If the value of x is not known, you can't say the following
##\sqrt{x^2} = x##

Also, the following isn't true
##\sqrt{x^2} = \pm x##

Okay got it. I keep forgetting the principal square root is the convention.

http://mathworld.wolfram.com/PrincipalSquareRoot.html

This must be one of the reasons I majored in Physics and not Math.
 
  • #8
if you define square root x1/2 as the inverse function of square x2, then yes, there will be two answers, and one will be the negative of the other.
However, if you remember your algebra teacher telling you about the "vertical line test"(if somewhere on the graph you have 2 outputs=y for one input=x), then square root is not a function at all, because it has 2 outputs for each input.In case your wondering, a justification for why a negative times a negative is a positive:

suppose the money in your bank account is increasing by x dollars per year.

then x*n=amount of money you made in n years.

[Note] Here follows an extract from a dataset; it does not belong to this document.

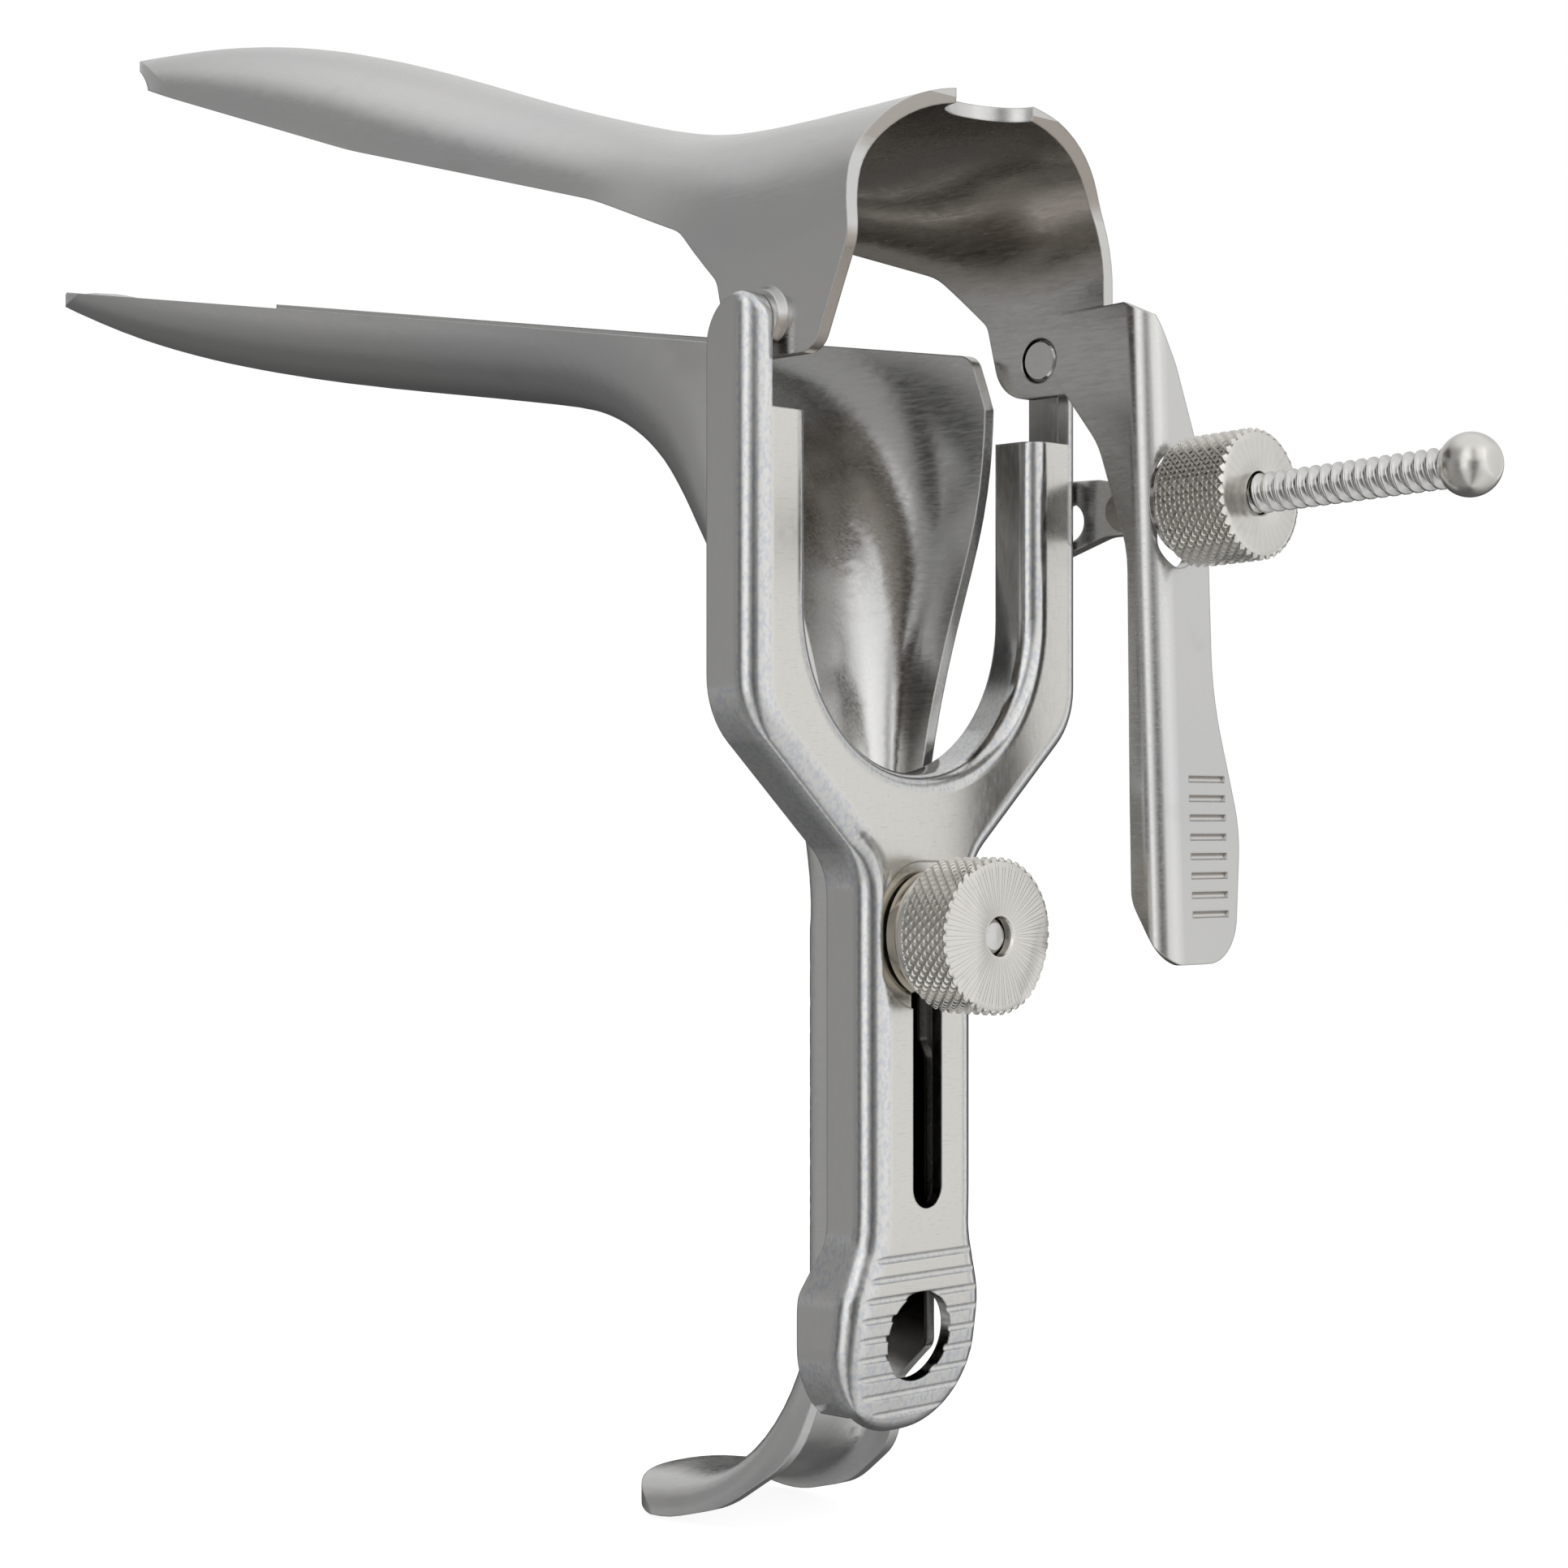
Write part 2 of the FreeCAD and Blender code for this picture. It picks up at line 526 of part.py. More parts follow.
# Clamp: stud riveted to the lower blade, washer and knurled nut in front of the frame.
STUD = "Sizes.stud_radius"
BORE = "Sizes.stud_radius + Sizes.thread_gap"
STUD_END = "Sizes.web_y + 0.6 + 8.3"
pieces = [frame_piece, lower_piece]
pieces.append(turned("clamp_stud", [
    ("0", "0"), ("3.0", "0"), ("3.0", "0.6"), (STUD, "0.6"), (STUD, STUD_END + " - 0.4"),
    (STUD + " - 0.4", STUD_END), ("0", STUD_END + " + 0.15"),
], ("0", "Sizes.face_y + Sizes.web_y + 0.6", "Sizes.stud_height"), X, "90"))
WASHER = "Sizes.clamp_washer_radius"
pieces.append(turned("clamp_washer", [
    (BORE, "0"), (WASHER + " - 0.2", "0"), (WASHER, "0.2"), (WASHER, "Sizes.clamp_washer_thick - 0.5"),
    (WASHER + " - 0.5", "Sizes.clamp_washer_thick"), (BORE, "Sizes.clamp_washer_thick"),
], ("0", "Sizes.face_y - Sizes.seat_gap", "Sizes.stud_height"), X, "90"))


def knurled_nut(label, bore, radius, length, start, shoulder, place):
    """Nut with a smooth shoulder behind the knurl and a crowned face."""
    def at(height):
        return height if start == "0" else "%s + %s" % (start, height)
    return turned(label, [
        (bore, start), (radius + " - 1.3", start), (radius + " - 0.75", at("0.45")),
        (radius + " - 0.75", at(shoulder)), (radius, at(shoulder + " + 0.3")),
        (radius, at(length + " - 1.0")), (radius + " - 0.65", at(length + " - 0.35")), (bore, at(length)),
    ], *place)


pieces.append(knurled_nut(
    "clamp_nut", BORE, "Sizes.clamp_nut_radius", "Sizes.clamp_nut_length", "0", "1.2",
    (("0", "Sizes.face_y - Sizes.clamp_washer_thick - 2 * Sizes.seat_gap", "Sizes.stud_height"), X, "90")))
pieces.append(upper_piece)

# Pivot screws: the head lies in the ear's dimple, the end is fixed in the arm.
HEAD = "Sizes.pivot_head"
SHANK = "Sizes.pivot_radius"
HEAD_FACE = "(Sizes.arm_half - Sizes.ear_gap - 2 * Sizes.gauge - Sizes.pivot_fit - 0.9)"
END = "Sizes.arm_half - Sizes.pivot_wall - 0.05 - " + HEAD_FACE
for label, sign in (("left_pivot_screw", "-1"), ("right_pivot_screw", "1")):
    place = (sign + " * " + HEAD_FACE, "Sizes.face_y + Sizes.pivot_y", "Sizes.pivot_z")
    screw = turned(label + "_blank", [
        ("0", "0"), (HEAD + " - 0.25", "0"), (HEAD, "0.25"), (HEAD, "0.9"),
        (SHANK, "0.9"), (SHANK, END), ("0", END),
    ], place, Y, sign + " * 90")
    slot_box = doc.addObject("Part::Box", label + "_slot")
    slot_box.Length = 0.9
    slot_box.Width = 8
    slot_box.Height = 0.55
    slot_box.setExpression("Placement.Base.x", "%s * (%s - 0.45) - 0.45" % (sign, HEAD_FACE))
    slot_box.setExpression("Placement.Base.y", "Sizes.face_y + Sizes.pivot_y - 4")
    slot_box.setExpression("Placement.Base.z", "Sizes.pivot_z - 0.275")
    cut = doc.addObject("Part::Cut", label)
    cut.Label = label
    cut.Base = screw
    cut.Tool = slot_box
    pieces.append(cut)

# Lug on the right arm, its rivet, and the hinge pin of the rod.
thick = s("lug_thick")
high = pin.z
lug = side_cut([
    (depth - 0.2, high - 5.2, 1.6), (depth - 0.2, high + 3.7, 1.6), (pin.y + 4.5, high + 3.5, 3.0),
    (pin.y - 2.05, high + 2.05, 2.04), (pin.y - 2.05, high - 2.05, 2.04), (pin.y + 3.9, high - 2.1, 4.0),
    (rivet_y - 1.1, high - 4.0, 0.3), (rivet_y - 1.1, high - 5.2, 0.6),
], arm, arm + thick)
lug = lug.cut(cylinder(s("lug_hole_radius"), V(arm - 1, 1.9, high - 0.45), thick + 2, X))
lug = lug.cut(cylinder(s("rivet_radius"), rivet_at, GAUGE + thick + 3, X))
lug = lug.cut(cylinder(s("lug_pin_radius"), V(arm - 1, pin.y, high), thick + 2, X))
pieces.append(placed(lug, "screw_lug"))
RIVET = "Sizes.rivet_radius"
OUTSIDE = "0.6 + Sizes.gauge + Sizes.lug_thick"
pieces.append(turned("lug_rivet", [
    ("0", "0"), (RIVET + " + 0.5", "0"), (RIVET + " + 0.8", "0.3"), (RIVET + " + 0.8", "0.6"),
    (RIVET, "0.6"), (RIVET, OUTSIDE), (RIVET + " + 0.8", OUTSIDE), (RIVET + " + 0.3", OUTSIDE + " + 0.7"),
    ("0", OUTSIDE + " + 0.7"),
], ("Sizes.arm_half - Sizes.gauge - 0.6", "Sizes.face_y + %s" % rivet_y, "Sizes.rod_z - 3.2"), Y, "90"))
PIN = "Sizes.lug_pin_radius"
PIN_Y = "Sizes.face_y + Sizes.rod_y"
GRIPPED = "0.6 + Sizes.rod_eye + 0.2 + Sizes.lug_thick"
pieces.append(turned("rod_pin", [
    ("0", "0"), (PIN + " + 0.6", "0"), (PIN + " + 0.6", "0.6"), (PIN, "0.6"), (PIN, GRIPPED),
    (PIN + " + 0.6", GRIPPED), (PIN + " + 0.3", GRIPPED + " + 0.6"), ("0", GRIPPED + " + 0.6"),
], ("Sizes.arm_half - Sizes.eye_gap - Sizes.rod_eye - 0.65", PIN_Y, "Sizes.rod_z"), Y, "90"))

# Angle screw: threaded rod with a flat eye and an end stop, washer and knurled nut against the lever.
ROD_X = "Sizes.arm_half - Sizes.eye_gap - Sizes.rod_eye / 2"
ALONG = ((ROD_X, PIN_Y, "Sizes.rod_z"), X, "90 - Sizes.rod_tilt")
CORE = "1.3"
STOP = "Sizes.ball_reach - Sizes.ball_radius + 0.4"
rod = turned("rod_shaft", [
    ("0", "1.7"), ("0.9", "1.7"), ("Sizes.rod_radius", "3.4"),
    ("Sizes.rod_radius", STOP), (CORE, STOP),
    (CORE, "Sizes.ball_reach + 0.5"), ("0", "Sizes.ball_reach + 0.5"),
], *ALONG)
eye = doc.addObject("Part::Cylinder", "rod_eye_disc")
neck_box = doc.addObject("Part::Box", "rod_eye_neck")
hole = doc.addObject("Part::Cylinder", "rod_eye_hole")
PIN_HOLE = "Sizes.lug_pin_radius + Sizes.pivot_fit"
for shape, radius, height in ((eye, "2.05", "Sizes.rod_eye"), (hole, PIN_HOLE, "6")):
    shape.setExpression("Radius", radius)
    shape.setExpression("Height", height)
    shape.Placement = FreeCAD.Placement(V(0, 0, 0), FreeCAD.Rotation(Y, 90))
    shape.setExpression("Placement.Base.x", "%s - (%s) / 2" % (ROD_X, height))
    shape.setExpression("Placement.Base.y", "Sizes.face_y + Sizes.rod_y")
    shape.setExpression("Placement.Base.z", "Sizes.rod_z")
neck_box.setExpression("Length", "Sizes.rod_eye")
neck_box.Width = 2.8
neck_box.Height = 4.0
neck_box.Placement = FreeCAD.Placement(V(0, 0, 0), FreeCAD.Rotation(X, 1.0))
neck_box.setExpression("Placement.Rotation.Angle", "90 - Sizes.rod_tilt")
neck_box.setExpression("Placement.Base.x", ROD_X + " - Sizes.rod_eye / 2")
AWAY_Y = "Sizes.face_y + Sizes.rod_y - %s * %s(Sizes.rod_tilt * 1deg)"
neck_box.setExpression("Placement.Base.y", AWAY_Y % ("1.4", "sin"))
neck_box.setExpression("Placement.Base.z", "Sizes.rod_z - 1.4 * cos(Sizes.rod_tilt * 1deg)")
joined = doc.addObject("Part::MultiFuse", "rod_solid")
joined.Shapes = [rod, eye, neck_box]
threaded = doc.addObject("Part::Cut", "threaded_rod")
threaded.Label = "threaded_rod"
threaded.Base = joined
threaded.Tool = hole
pieces.append(threaded)
BALL = "Sizes.ball_radius"
ball = doc.addObject("Part::Sphere", "rod_ball_blank")
ball.setExpression("Radius", BALL)
bore = doc.addObject("Part::Cylinder", "rod_ball_bore")
bore.setExpression("Radius", CORE)
bore.setExpression("Height", BALL + " + 0.5")
for shape, back in ((ball, "0"), (bore, BALL)):
    shape.Placement = FreeCAD.Placement(V(0, 0, 0), FreeCAD.Rotation(X, 1.0))
    shape.setExpression("Placement.Rotation.Angle", "90 - Sizes.rod_tilt")
    shape.setExpression("Placement.Base.x", ROD_X)
    away = "(Sizes.ball_reach - %s)" % back
    shape.setExpression("Placement.Base.y", AWAY_Y % (away, "cos"))
    shape.setExpression("Placement.Base.z", "Sizes.rod_z + %s * sin(Sizes.rod_tilt * 1deg)" % away)
stop = doc.addObject("Part::Cut", "rod_ball")
stop.Label = "rod_ball"
stop.Base = ball
stop.Tool = bore
pieces.append(stop)
ANGLE_BORE = "Sizes.rod_radius + Sizes.thread_gap"
SEAT = "Sizes.seat_reach + Sizes.angle_play"
WIDE = "Sizes.angle_washer_radius"
TOP = SEAT + " + Sizes.angle_washer_thick"
pieces.append(turned("angle_washer", [
    (ANGLE_BORE, SEAT), (WIDE + " - 0.2", SEAT), (WIDE, SEAT + " + 0.2"), (WIDE, TOP + " - 0.3"),
    (WIDE + " - 0.3", TOP), (ANGLE_BORE, TOP),
], *ALONG))
pieces.append(knurled_nut(
    "angle_nut", ANGLE_BORE, "Sizes.angle_nut_radius", "Sizes.angle_nut_length",
    TOP + " + Sizes.seat_gap", "0.7", ALONG))

doc.recompute()
for item in doc.Objects:
    if "Invalid" in item.State or "Error" in item.State:
        raise RuntimeError("%s did not build" % item.Label)
os.makedirs("parts", exist_ok=True)
for piece in pieces:
    shape = piece.Shape
    if shape.isNull() or not shape.isValid() or len(shape.Solids) != 1:
        raise RuntimeError("%s is not one sound solid" % piece.Label)
    shape.exportStep("parts/%s.step" % piece.Label)
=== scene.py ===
import math

import bmesh
import bpy
from mathutils import Matrix, Vector


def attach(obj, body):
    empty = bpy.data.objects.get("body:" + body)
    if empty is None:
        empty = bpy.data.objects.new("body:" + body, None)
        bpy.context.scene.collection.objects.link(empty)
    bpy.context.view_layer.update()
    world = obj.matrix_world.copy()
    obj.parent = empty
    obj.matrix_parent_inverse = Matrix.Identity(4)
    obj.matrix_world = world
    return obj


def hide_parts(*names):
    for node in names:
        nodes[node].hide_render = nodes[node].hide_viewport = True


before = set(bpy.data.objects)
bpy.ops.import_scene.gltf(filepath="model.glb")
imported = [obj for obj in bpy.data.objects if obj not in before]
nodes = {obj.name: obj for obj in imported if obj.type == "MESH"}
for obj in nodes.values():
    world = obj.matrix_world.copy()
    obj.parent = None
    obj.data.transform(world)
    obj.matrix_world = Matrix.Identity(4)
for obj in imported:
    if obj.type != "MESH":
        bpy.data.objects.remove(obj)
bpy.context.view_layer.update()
scene = bpy.context.scene

MM = 0.001

# Sizes and places are in millimetres.
FACE = -1.65                          # front face of the frame along Y
STUD_Z = 37.6                         # height of the clamp stud's axis
WASHER = 1.7                          # thickness of the clamp washer
SEAT_GAP = 0.05                       # between the washer and each face that it seats
PIN = Vector((21.75, -8.15, 78.1))    # middle of the pin that the rod swings on
TILT = math.radians(2.2)              # upward slope of the rod
ROD = Vector((0.0, -math.cos(TILT), math.sin(TILT)))
NUT_FROM_PIN = 7.02                   # pin to the inner face of the angle nut, along the rod
EYE_END = 3.42                        # pin to the end of the rod's eye
BALL_RADIUS = 2.9
BALL_CENTRE = 38.4                    # pin to the middle of the ball
BALL_TIP = 40.95                      # where the ball's end is pressed flat
FLOOR_Z = -19.6
FLOOR_HALF = 1500.0
PHOTO = 1932.0                        # width and height of the view in pixels
LEVEL_ROW = 1015.0                    # row of the view at the camera's height
ROUND = 64                            # segments of a turned form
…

if x was negative, then it would mean you are losing money
then x*n would be negative

Heres where this comes into play

If n=number of years was negative
and x=money per year was positve,
then x*n would be negative because it would show how much money you would lose if you went back in time(when you are actually gaining money as time moves forward).

so, if both x and n were negative?
then because x is negative, you are losing money,
but because n is negative, you are also going backward in time
therefore you are gaining money as you go backwards in time.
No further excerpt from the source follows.